2) To roll crust: Let dough stand at room temperature for about 15 minutes to become pliable before rolling. Lightly coat a rolling pin with flour and roll  dough on a lightly floured surface into a 15-inch circle. Lightly coat a round 9-1/2 x 1-inch fluted metal tart pan with a removable bottom with cooking spray. Roll dough around rolling pin and carefully unroll over tart pan. Gently press it into bottom and up  sides of  pan without stretching. Trim excess, leaving a 1-inch overhang. Fold overhang inside  tart and press against sides to make a double wall about 1/4 inch higher than  tart pan (this will offset any shrinkage during baking). Wrap tart shell in plastic wrap and refrigerate for at least 30 minutes and up to 24 hours.
    Position a rack in lower third of oven and heat the oven to 425 degrees F. Line tart shell with parchment and add enough beans or pie weights to fill shell. Bake on a heavy-duty rimmed baking sheet until  edges are firm and starting to brown, 15 to 20 minutes. Carefully lift parchment and weights from tart shell. Continue to bake until bottom of the shell is pale golden, 5 to 7 minutes more. Let cool on  baking sheet on a rack and reduce oven temperature to 350 degrees F.
3) To make filling: In a medium bowl, whisk together eggs, yolks, maple and vanilla extracts, and salt. Set aside.
     In a 2-quart saucepan, combine maple syrup and sugar and cook over medium-high heat, stirring constantly until sugar is dissolved and mixture just starts to boil, about 3 minutes. Reduce heat to medium and add butter, stirring until melted. Remove from heat and let cool for 1 minute.
    Slowly whisk warm syrup into egg mixture, drizzling it in about 1/4 cup at a time and whisking continuously to prevent hot syrup from cooking eggs.
4) To fill and bake tart: Fill tart shell with chopped walnuts.
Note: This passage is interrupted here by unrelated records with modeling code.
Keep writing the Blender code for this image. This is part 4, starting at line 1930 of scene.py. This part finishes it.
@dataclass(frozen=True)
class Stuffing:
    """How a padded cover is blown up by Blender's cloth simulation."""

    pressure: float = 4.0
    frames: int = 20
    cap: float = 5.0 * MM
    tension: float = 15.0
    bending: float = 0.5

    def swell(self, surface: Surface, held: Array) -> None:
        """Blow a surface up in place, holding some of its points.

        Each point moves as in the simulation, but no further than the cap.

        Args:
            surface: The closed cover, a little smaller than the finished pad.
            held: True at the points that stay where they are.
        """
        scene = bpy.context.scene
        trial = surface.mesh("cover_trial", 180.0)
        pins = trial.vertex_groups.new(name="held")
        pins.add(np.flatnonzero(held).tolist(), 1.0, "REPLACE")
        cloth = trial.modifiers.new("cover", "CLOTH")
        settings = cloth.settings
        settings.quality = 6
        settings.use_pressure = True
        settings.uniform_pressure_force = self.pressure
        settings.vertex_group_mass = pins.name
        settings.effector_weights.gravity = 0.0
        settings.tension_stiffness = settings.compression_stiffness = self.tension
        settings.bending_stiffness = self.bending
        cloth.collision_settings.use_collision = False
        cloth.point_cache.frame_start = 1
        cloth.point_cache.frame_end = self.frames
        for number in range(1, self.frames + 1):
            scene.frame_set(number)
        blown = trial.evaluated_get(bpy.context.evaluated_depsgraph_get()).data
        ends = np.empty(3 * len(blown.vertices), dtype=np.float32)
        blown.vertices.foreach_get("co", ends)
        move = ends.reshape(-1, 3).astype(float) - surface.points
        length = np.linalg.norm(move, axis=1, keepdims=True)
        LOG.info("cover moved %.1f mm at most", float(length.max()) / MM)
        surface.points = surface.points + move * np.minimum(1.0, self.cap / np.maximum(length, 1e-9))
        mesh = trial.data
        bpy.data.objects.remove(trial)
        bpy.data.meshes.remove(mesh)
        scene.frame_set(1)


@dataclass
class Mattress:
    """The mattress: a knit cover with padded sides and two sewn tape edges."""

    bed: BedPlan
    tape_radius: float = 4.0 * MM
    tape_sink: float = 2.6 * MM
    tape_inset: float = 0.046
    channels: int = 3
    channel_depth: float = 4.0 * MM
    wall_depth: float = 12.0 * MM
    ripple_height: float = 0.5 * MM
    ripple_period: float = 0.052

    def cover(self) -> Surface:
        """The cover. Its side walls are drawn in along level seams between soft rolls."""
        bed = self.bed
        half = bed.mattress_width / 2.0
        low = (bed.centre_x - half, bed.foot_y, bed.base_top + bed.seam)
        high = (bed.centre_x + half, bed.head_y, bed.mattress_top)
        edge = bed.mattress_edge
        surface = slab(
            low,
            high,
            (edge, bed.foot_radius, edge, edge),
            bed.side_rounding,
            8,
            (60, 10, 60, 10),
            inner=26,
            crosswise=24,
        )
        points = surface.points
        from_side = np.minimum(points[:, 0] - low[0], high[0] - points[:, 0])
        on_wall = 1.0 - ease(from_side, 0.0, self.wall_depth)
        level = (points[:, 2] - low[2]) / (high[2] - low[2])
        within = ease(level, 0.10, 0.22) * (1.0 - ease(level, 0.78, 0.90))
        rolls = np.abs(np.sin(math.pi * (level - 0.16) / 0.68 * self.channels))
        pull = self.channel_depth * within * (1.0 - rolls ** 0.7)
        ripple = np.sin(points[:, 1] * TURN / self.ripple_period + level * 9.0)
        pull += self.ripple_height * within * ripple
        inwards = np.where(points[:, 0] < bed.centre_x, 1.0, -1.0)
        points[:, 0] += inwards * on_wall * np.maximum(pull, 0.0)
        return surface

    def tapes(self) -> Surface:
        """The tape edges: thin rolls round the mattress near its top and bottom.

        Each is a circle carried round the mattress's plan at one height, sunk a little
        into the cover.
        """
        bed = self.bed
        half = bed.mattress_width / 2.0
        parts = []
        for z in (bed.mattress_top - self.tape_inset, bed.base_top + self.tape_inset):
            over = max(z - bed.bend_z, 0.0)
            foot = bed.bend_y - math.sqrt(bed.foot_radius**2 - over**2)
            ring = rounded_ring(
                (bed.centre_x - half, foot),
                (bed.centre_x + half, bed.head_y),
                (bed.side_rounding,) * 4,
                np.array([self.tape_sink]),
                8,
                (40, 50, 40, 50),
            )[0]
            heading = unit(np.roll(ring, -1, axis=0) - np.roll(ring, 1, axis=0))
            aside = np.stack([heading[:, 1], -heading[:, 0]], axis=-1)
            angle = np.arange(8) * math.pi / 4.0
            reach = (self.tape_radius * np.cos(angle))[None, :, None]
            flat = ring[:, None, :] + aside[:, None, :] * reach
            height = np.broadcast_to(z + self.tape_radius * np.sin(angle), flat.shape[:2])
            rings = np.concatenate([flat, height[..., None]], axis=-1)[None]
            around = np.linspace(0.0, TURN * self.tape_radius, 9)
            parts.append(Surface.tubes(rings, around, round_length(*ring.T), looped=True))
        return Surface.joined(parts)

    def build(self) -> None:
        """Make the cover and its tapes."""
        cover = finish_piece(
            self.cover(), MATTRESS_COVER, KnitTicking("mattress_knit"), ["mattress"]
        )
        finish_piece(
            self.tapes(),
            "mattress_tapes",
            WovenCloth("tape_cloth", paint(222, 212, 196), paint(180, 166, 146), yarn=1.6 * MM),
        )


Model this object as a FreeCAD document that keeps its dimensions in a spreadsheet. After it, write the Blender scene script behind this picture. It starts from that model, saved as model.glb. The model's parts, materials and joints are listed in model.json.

Carefully ladle filling over walnuts to within 1/4 inch of  rim (do not overfill; there may be a little filling left over). Bake tart until it is just set in the center, 30 to 40 minutes (if crust is golden-brown before filling is set, cover edges loosely with foil). Cool completely on the baking sheet on a rack.
    Carefully remove tart rim. Slide a long, flat spatula between  pastry and the pan bottom and transfer tart to a serving platter. Yield: 8 to 10 servings.

One Year Ago Today: Pumpkin Latte

Two Years Ago Today: Coconut Bubble Bread

Three Years Ago Today: Puff Pastry Pillows with Blue Cheese Filling


Buttercup said...

This does look so good. I'm also eyeing the pumpkin latte. Hope you had a wonderful Thanksgiving!

Karen (Back Road Journal) said...

If this was the first dessert to disappear from your table, that is a wonderful recommendation to try it.

Anonymous said...

I agree with Karen, thats proof to me, I have never made a pecan pie and I have saved this recipe, I will make if for Christmas but I do need to practice, lol,

Martha said...

I love Pecan Pie so I'm sure I'd love this too! I like that it's in tart form rather than a deeper pie. I'll have to give it a try!

SH -ic said...

mmmm .. I recently did eat this one in egypt and now you send the recipy ..thanky you

Anonymous said...

Oh wow... I wish I had made this for Thanksgiving! I'll have to go for a nut tart for Christmas instead.

hobby baker Kelly said...

Oh yes! I saw and made that one too, though I added a bit of black walnut extract to mine. ;) It turned out fabulous and I was very pleased with the crust, I like it better than standard pastry crust. (Especially since it stayed tender for me!) I always preferred pecan bars to pie, but this tart definitely was a winner. Glad you had a successful Thanksgiving dinner!

Priya Suresh said...

Stunning tart, wish i get a slice.

Joanne said...

This is such a great riff on pecan pie!

Pondside said...

I'm dying to try that crust - and the pie, which seems very Canadian!

tender b. said...

Is this pretty similar to a pecan pie? I've been looking for a nice replacement since the prices of pecan skyrocketed.